Anxiety and insecurity constrict the heart, seal it up in itself, a hardened mass of scar tissue that shuts out the world.

Trust releases the heart so it can soften, open outwards toward the world, infinite in its beauty, in love.

The major turn in life announced by all mystics is that from fear to love; but the turning comes through trust.

How hard, though, to get out of one’s own way and release oneself into the surrender of trust. I may manage for a time, and then, as now, I lose that still center of trust that carries me beyond my little self to the larger world. It happens over and over again. When I lose that center I am tempted to berate myself. How can this happen, I wonder? Why can’t I hold on to the peace, the joy, the calm at every moment, in every season and situation? Am I not trying hard enough? Not advanced enough? Was I fooling myself about trusting so deeply? Often it doesn’t even take an external event to set that centrifuge in motion and get me spinning out of calm and focusing all the me-ness at the center to gum up the works and throw everything off. It just happens. Because with all my efforts I am not as constant as I would like to be.

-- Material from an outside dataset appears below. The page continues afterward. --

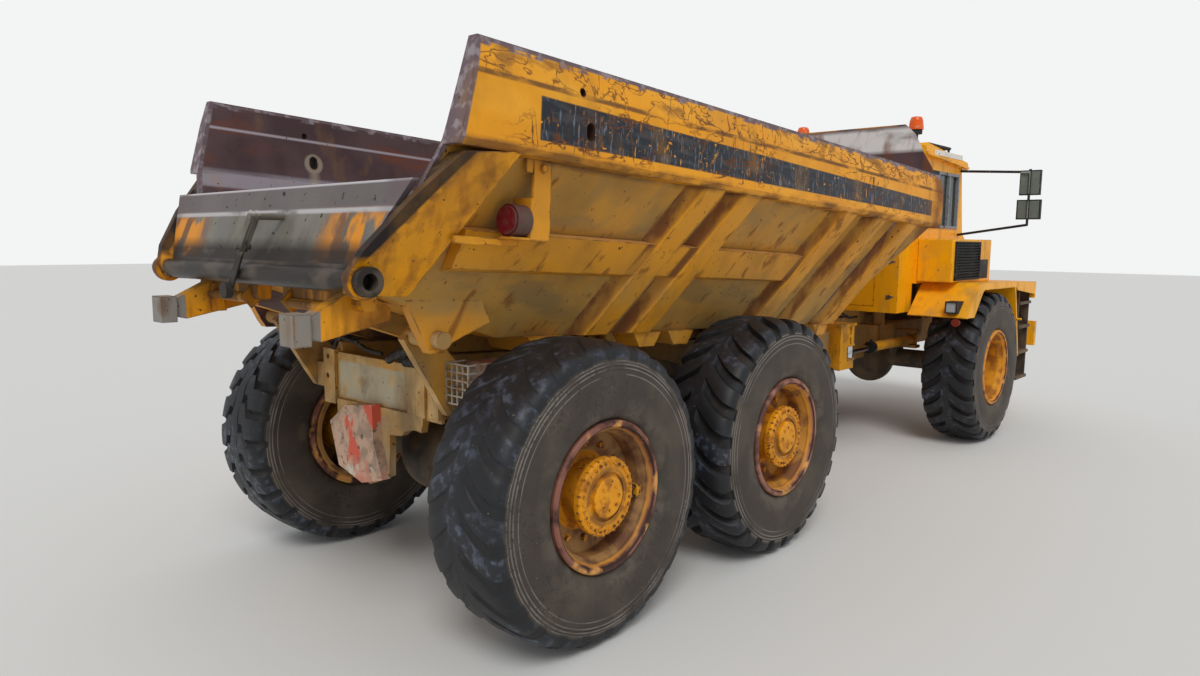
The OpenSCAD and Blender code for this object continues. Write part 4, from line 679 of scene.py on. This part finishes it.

Then I remind myself that whipping myself is part of that centrifuge run amuck. Begin again. And again. And again. There is no arriving. The Sufi master Pir Vilayat Inayat Khan often quotes his father, Hazrat Inayat Khan, to remind seekers that there is no arriving. As we move forward, Khan says, the horizon recedes and seems to grow even larger. We never arrive. We are always on the way. Always setting out toward the horizon, that larger world beyond our little selves in which our selves find their true place, their true home, their true rest. Always beginning again.

So today, once again,I must give up that moaning and self-loathing of the little, constricted, hermetically sealed self and just get on the way. Today I must travel back toward that empty center of surrender, radical trust, and begin the journey toward the horizon again.